During a recent study of St. Justin Martyr, I was surprised at just how far this development had gone by the time Justin lived (100–165 AD). Our main source for his thought is his Dialogue with Trypho, in which he imagines himself attempting to convince a Jew named Trypho that Jesus is the Messiah by relying solely on the scriptures that Trypho accepts. Because of this goal, we do not hear much from the New Testament and very little about the Holy Spirit. Instead, the glimpses we get into Justin’s trinitarianism come when he attempts to demonstrate that several passages of the Hebrew scriptures speak of both God the Father and God the Son and that we should identify this latter person with Jesus Christ of Nazareth. While I appreciate Justin’s exegesis, we can set to one side the difficult questions that have to do with whether or not Justin is getting the Old Testament right. Instead, I want to simply draw attention to the clarity with which several core Trinitarian ideas are stated in the first half of the second century.

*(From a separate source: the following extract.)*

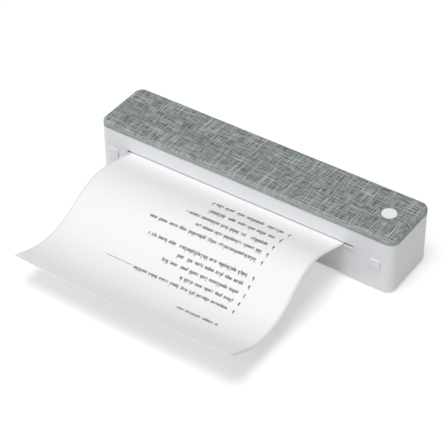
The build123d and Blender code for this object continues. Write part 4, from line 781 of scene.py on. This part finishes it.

Jesus is God. At several points, Justin lists names that the scriptures, as he reads them, give to the Messiah. He is called an “angel,” for instance, because he is brings a message from God (ἄγγελος = messenger) and “Lord” because of his authority. Along with these titles, Justin insists that the Messiah is God: “Permit me, further, to show you from the book of Exodus how this same One, who is both Angel, and God, and Lord, and man…” (§59. Cf. §§60,61,127,129). We can notice throughout that Justin is not content to say that the Messiah is merely “divine,” but rather insists that he is the “Son who is God (Θεὸν ὄντα Ὑιόν)” (§127).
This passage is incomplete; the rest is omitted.